Extract the lines from the first line of the records below through the line containing "BEYOND = 500.0", inclusive, and reproduce them exactly as written.

Entries with model source code
>>>>

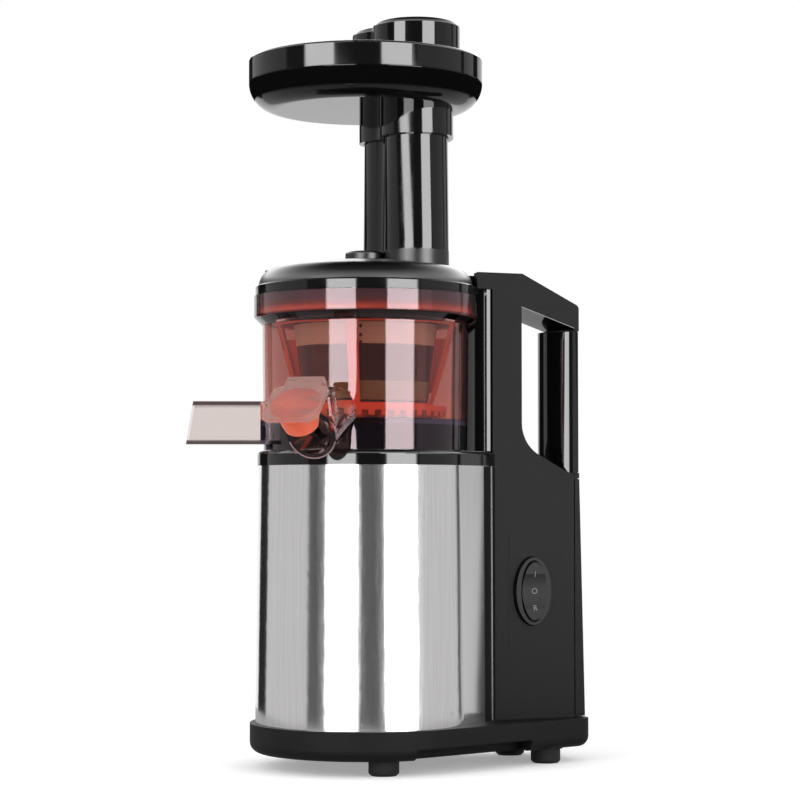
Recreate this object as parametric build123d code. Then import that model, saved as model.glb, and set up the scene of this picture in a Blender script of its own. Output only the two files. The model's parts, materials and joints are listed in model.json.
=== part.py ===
"""Cold press juicer: an upright slow juicer with a side-handled motor base, a bowl set, a lid with a kidney-shaped
feed tube, a round hopper tray and a pusher.

The origin is on the drive axis, in the plane that the feet stand on. +Z is up, -Y is the front and +Y the handle.
The source is in millimetres.
"""

import os
from math import atan2, cos, degrees, pi, radians, sin, sqrt

from build123d import *

# ---------------------------------------------------------------- clearances
RUN = 0.05  # radial clearance of a shaft in its bush
GAP = 0.3  # clearance between pieces that move past each other
SLIP = 0.5  # clearance of a piece that is lifted out by hand
BEYOND = 500.0  # further out than any face, for the ends of cutting tools

# ---------------------------------------------------------------- bowl radii, which the base and the lid follow
BOWL_R = 56.0
BOWL_WALL = 2.6
RING_STEP = 5.4  # how far the ring round the bowl's top stands out
RING_R = BOWL_R + RING_STEP

# ---------------------------------------------------------------- motor base
FOOT_H = 8.0
FOOT_R = 8.2
SKIN_MARGIN = 2.4
SKIN_FLARE = 1.8  # the steel skin widens by this much towards its foot
BODY_R_TOP = BOWL_R + SKIN_MARGIN
BODY_R_BOT = BODY_R_TOP + SKIN_FLARE
SPINE_W = 37.4  # the narrow rear spine that carries the handle
SPINE_MARGIN = 7.6
SPINE_FRONT = RING_R + SPINE_MARGIN
SPINE_REAR_TOP = 122.2
SPINE_REAR_BOT = 125.4
TRAY_OVERHANG = 3.0  # how far the base tray stands outside the steel
TRAY_CORNER = (18.0, 116.6)  # centre of a rear corner of the base tray
TRAY_CORNER_R = 10.0
TRAY_ROUNDING = 6.0
RECESS_TOP = 14.4  # the finger recess under the rim, on the switch side
RECESS_DEEP = 14.0
RECESS_Y = (4.0, 82.0)
TRAY_TOP = 24.0
SKIN_T = 0.8
SHELL_T = 2.4
SKIN_H = 140.0
SKIN_TOP = TRAY_TOP + SKIN_H
DECK_H = 8.0
DECK_TOP = SKIN_TOP + DECK_H
PLATFORM_MARGIN = 0.8
PLATFORM_R = BOWL_R - BOWL_WALL - PLATFORM_MARGIN  # raised round platform that locates the bowl
PLATFORM_H = 13.6
PLATFORM_TOP = DECK_TOP + PLATFORM_H
MARK_AZ = -61.0  # the lock mark on the deck's edge
FRONT_FOOT = (48.0, -9.0)
REAR_FOOT = (23.0, 98.5)

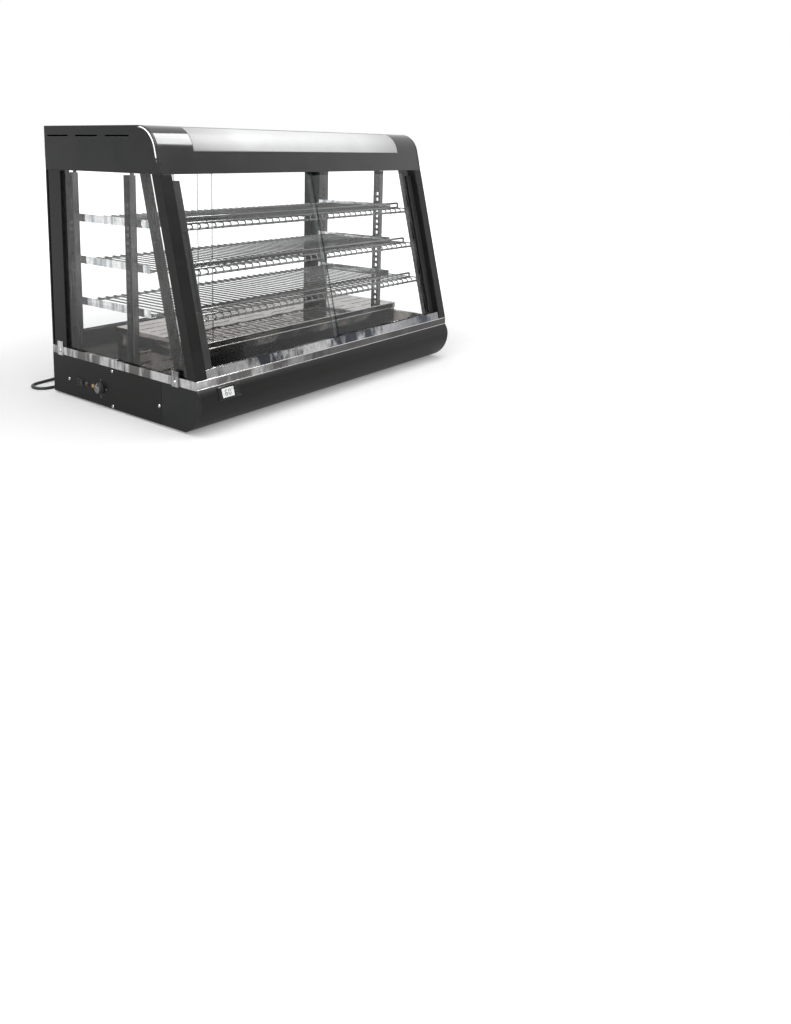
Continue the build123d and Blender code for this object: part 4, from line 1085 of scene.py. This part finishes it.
def buildMeter():
    place, sink = meterPlace()
    front = sink - meter["bezel"]
    wide, high = meter["wide"], meter["high"]
    windowWide, windowHigh = meter["window"]
    outer = roundedRect(wide, high, 3.2)
    crest = roundedRect(wide - 2.0, high - 2.0, 2.6)
    lip = roundedRect(windowWide + 1.4, windowHigh + 1.4, 1.6)
    rim = roundedRect(windowWide, windowHigh, 1.2)
    screen = roundedRect(windowWide - 0.3, windowHigh - 0.3, 1)
    shift = meter["shift"]
    bm = bmesh.new()
    rings = []
    for outline, depth, x in ((outer, sink, 0), (outer, front + 0.9, 0), (crest, front, 0),
                              (lip, front, shift), (rim, front + 0.7, shift)):
        rings.append([place @ vec(x + dx, depth, z) for dx, z in outline])
    ringFaces(bm, rings)
    meshPiece("meterBezel", bm, "blackGloss", "cabinet", ["thermometer"], angle=40)
    glassFace = bmesh.new()
    ring = [place @ vec(x + shift, front + 0.68, z) for x, z in screen]
    prism(glassFace, ring, vec(0, 0, 0), place.to_3x3() @ vec(0, -0.25, 0))
    meshPiece("meterWindow", glassFace, "window", "cabinet", ())
    buildDigits(place, front + 0.4)
    keys = bmesh.new()
    x = shift + windowWide / 2 + 5.5
    for z in (6, 0, -6):
        outline = [place @ vec(x + dx, front, z + dz) for dx, dz in roundedRect(5.0, 2.6, 1.2)]
        prism(keys, outline, vec(0, 0, 0), place.to_3x3() @ vec(0, -0.5, 0))
    meshPiece("meterKeys", keys, "satin", "cabinet", (), bevel=0.0002)


# Digits made of bars, named a to g as on any seven-bar display
digits = {"words": "60", "wide": 5.2, "high": 10.5, "thick": 1.5, "first": -7.6, "step": 9.4,
          "out": 0.12, "dotAt": 11.6, "dot": 1.1}
segments = {"0": "abcdef", "6": "acdefg"}


def segmentOutline(part, wide, high, thick):
    tall = high / 2
    spots = {"a": (0, high, True), "g": (0, tall, True), "d": (0, 0, True),
             "f": (0, tall * 1.5, False), "b": (wide, tall * 1.5, False),
             "e": (0, tall * 0.5, False), "c": (wide, tall * 0.5, False)}
    x, z, flat = spots[part]
    half, reach = thick / 2, (wide if flat else tall) / 2 - thick * 0.3
    shape = [(-reach, 0), (-reach + half, half), (reach - half, half),
             (reach, 0), (reach - half, -half), (-reach + half, -half)]
    if flat:
        return [(x + wide / 2 + u, z + v) for u, v in shape]
    return [(x + v, z + u) for u, v in shape]


def buildDigits(place, depth):
    bm = bmesh.new()
    wide, high, thick, dot = digits["wide"], digits["high"], digits["thick"], digits["dot"]
    out = place.to_3x3() @ vec(0, -digits["out"], 0)
    for n, digit in enumerate(digits["words"]):
        left = meter["shift"] + digits["first"] + n * digits["step"]
        for part in segments[digit]:
            outline = segmentOutline(part, wide, high, thick)
            ring = [place @ vec(left + x, depth, z - high / 2) for x, z in outline]
            prism(bm, ring, vec(0, 0, 0), out)
    middle = meter["shift"] + digits["dotAt"]
    ring = [place @ vec(middle + dot * cos(a), depth, high / 2 + dot * sin(a))
            for a in [2 * pi * n / 20 for n in range(20)]]
    prism(bm, ring, vec(0, 0, 0), out)
    meshPiece("meterDigits", bm, "ink", "cabinet", ())


buildMeter()
print("thermometer made")


# Feet and gland
feet = {"radius": 16.0, "height": 5.5}


def buildFeet():
    low, high = nodeBox("rubber_feet")
    bm = bmesh.new()
    radius, height = feet["radius"], feet["height"]
    profile = [(0, radius * 0.2), (0, radius * 0.82), (0.5, radius * 0.9), (height, radius)]
    for x in (low.x + radius * mm, high.x - radius * mm):
        for y in (low.y + radius * mm, high.y - radius * mm):
            lathe(bm, profile, (x, y, 0), (0, 0, 1), 40)
    meshPiece("rubberFeet", bm, "rubber", "cabinet", ["rubber_feet"])


gland = {"at": (-345.0, 247.5, 26.0), "ring": 11.0, "boot": 27.0, "ribs": 7, "wide": 7.0,
         "taper": 2.4, "end": 4.3}


def buildGland():
    bm = bmesh.new()
    ring = gland["ring"]
    profile = [(-1.5, 7.7), (0, ring), (0.2, ring), (2.4, ring - 0.3), (3.0, ring - 1.2), (3.2, 7.2)]
    for n in range(gland["ribs"]):
        start = 4 + n * (gland["boot"] - 3) / gland["ribs"]
        radius = gland["wide"] - gland["taper"] * n / gland["ribs"]
        profile += [(start, radius), (start + 2.0, radius - 0.2), (start + 2.2, radius - 1.0),
                    (start + 3.2, radius - 1.1)]
    profile.append((gland["boot"] + 3, gland["end"]))
    lathe(bm, profile, vec(*gland["at"]), (0, 1, 0), 40)
    meshPiece("cordGland", bm, "satin", "cabinet", ["cord_gland"])


buildFeet()
buildGland()
print("feet and gland made")

lows, highs = cadBox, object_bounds()
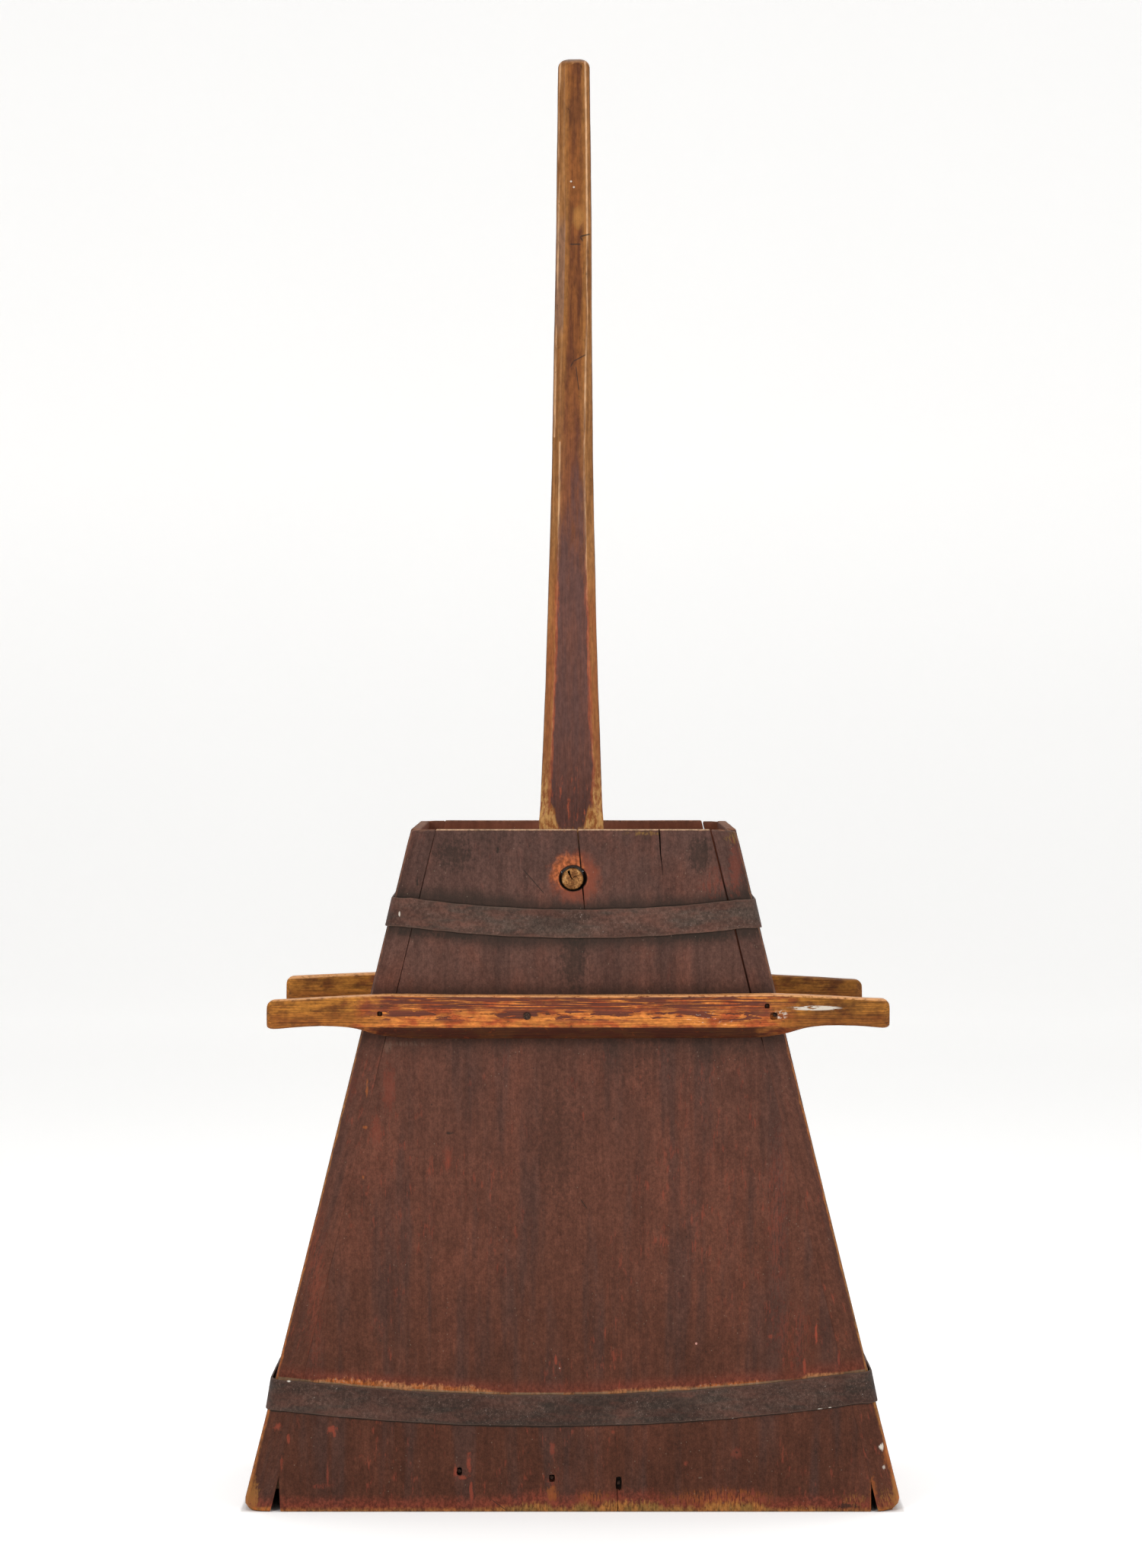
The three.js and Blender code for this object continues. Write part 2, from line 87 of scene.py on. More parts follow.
# Width of a corner stave on the long face, at its foot and at the rim.
FACE_WIDTH = {"left": (29.5, 25.9), "right": (25.8, 26.5)}
SIDE_WIDTH = 26.0
CORNER_RADIUS = 17.0
RIM_DUB = 2.6  # how far the rim is rubbed down at a corner
WORN_ANGLE = 25.0  # where a corner's round is worn most, in degrees forward of the leaning side
WEDGE = {"left": (34.5, 2.0), "right": (30.0, 0.0)}  # height of the open wedge at the foot, and its draft
SWING = next(joint for joint in frame["joints"] if joint["name"] == "lever_swing")
PIVOT = SWING["pos_m"][2] / MM
PEG_LOW, PEG_HIGH = box_mm("axle_peg")
LEVER_TOP = box_mm("lever")[1][2]
PEG_RADIUS = (PEG_HIGH[0] - PEG_LOW[0]) / 2
PEG_SUNK = 3.5  # the front end has worked back into its hole
HOLE_RADIUS, HOLE_SQUASH, HOLE_X, HOLE_RISE = 14.0, 0.93, 0.5, 0.7
RAIL_LOW, RAIL_HIGH = box_mm("front_rail")
HOOPS = {
    "upper_hoop": {"height": 609.0, "sag": 10.9, "tilt": -0.85, "width": 29.2, "lap_start": 40.0,
                   "lift": (0.8, 0.8)},
    "lower_hoop": {"height": 122.5, "sag": 19.0, "tilt": 3.75, "width": 31.75, "lap_start": -30.0,
                   "lift": (5.5, 3.0)},
}
STRAP_THICKNESS, STRAP_GAP, STRAP_FADE, SIDE_RISE = 2.0, 0.3, 0.08, 2.0
LAP, RAMP = 50.0, 15.0  # of a strap over its own start
RAIL_CHAMFER = 12.0
# Distance from the middle of a rail, and how far its top has dropped and its underside has risen there.
RAIL_DROP = [(0, 1.9), (120, 1.5), (195, 0.6), (218, 1.5), (248, 2.7), (276, 4.2), (318, 6.4)]
RAIL_RISE = [(0, -2.3), (150, -2.2), (180, -1.6), (190, -0.6), (197, 0.6), (204, 1.9), (213, 4.4),
             (220, 6.8), (227, 8.7), (236, 10.2), (248, 11.1), (262, 11.4), (278, 10.9), (292, 10.0),
             (306, 8.8), (320, 8.2)]
RAIL_TILT = {"front": 0.0018, "back": 0.0055}
BACK_GRIP_DROP = 0.8
FRONT_RAIL_SHIFT, FRONT_RAIL_SPARE = 0.7, 2.0  # to the right, and in length
CHIP_DEPTH, CHIP_REACH, CHIP_SIZE = 0.8, 3.0, 16.0  # of the dents in the corner staves' edges
CAD_LOW, CAD_HIGH = [np.array(corner) / MM for corner in cad_bounds]


# ---- Small geometry helpers ----
def half_width(z):
    return BASE_HALF - SLOPE * z


def clamp(value, low=0.0, high=1.0):
    return min(max(value, low), high)


def smooth(value):
    value = clamp(value)
    return value * value * (3 - 2 * value)


def arc(corner, back, ahead, cut, steps):
    """Points round a corner from `cut` before it to `cut` after it, for a convex or a hollow corner."""
    start = corner - back * cut
    turn = math.atan2(back[0] * ahead[1] - back[1] * ahead[0], back @ ahead)
    if abs(turn) < 1e-3:
        return [start + back * (2 * cut * k / steps) for k in range(steps + 1)]
    radius = cut / math.tan(turn / 2)
    centre = start + radius * np.array([-back[1], back[0]])
    points = []
    for k in range(steps + 1):
        angle = turn * k / steps
        c, s = math.cos(angle), math.sin(angle)
        dx, dy = start - centre
        points.append(centre + np.array([c * dx - s * dy, s * dx + c * dy]))
    return points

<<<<

◆ **Written answer**
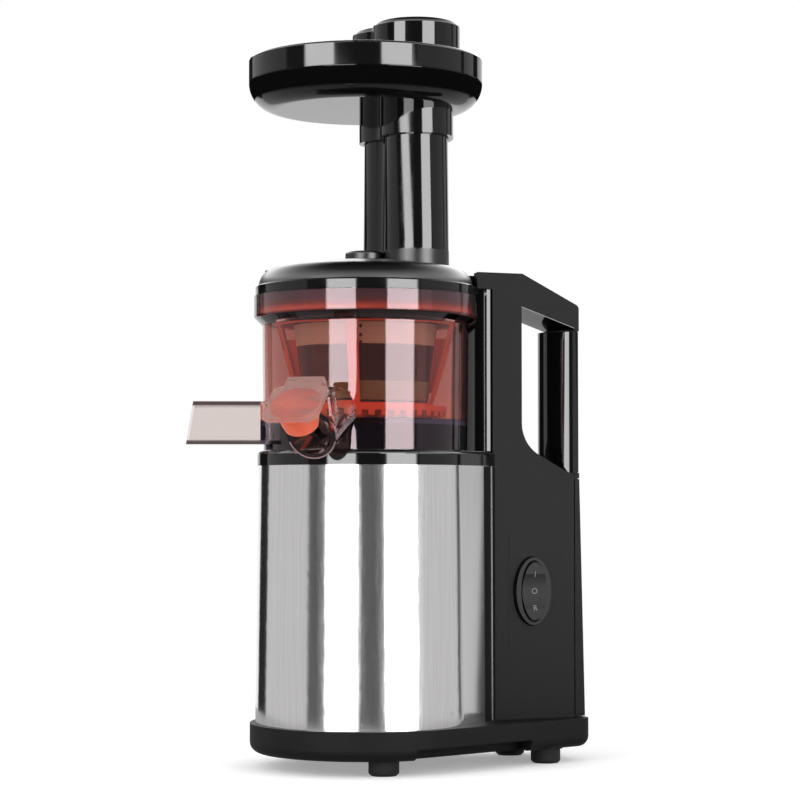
Recreate this object as parametric build123d code. Then import that model, saved as model.glb, and set up the scene of this picture in a Blender script of its own. Output only the two files. The model's parts, materials and joints are listed in model.json.
=== part.py ===
"""Cold press juicer: an upright slow juicer with a side-handled motor base, a bowl set, a lid with a kidney-shaped
feed tube, a round hopper tray and a pusher.

The origin is on the drive axis, in the plane that the feet stand on. +Z is up, -Y is the front and +Y the handle.
The source is in millimetres.
"""

import os
from math import atan2, cos, degrees, pi, radians, sin, sqrt

from build123d import *

# ---------------------------------------------------------------- clearances
RUN = 0.05  # radial clearance of a shaft in its bush
GAP = 0.3  # clearance between pieces that move past each other
SLIP = 0.5  # clearance of a piece that is lifted out by hand
BEYOND = 500.0  # further out than any face, for the ends of cutting tools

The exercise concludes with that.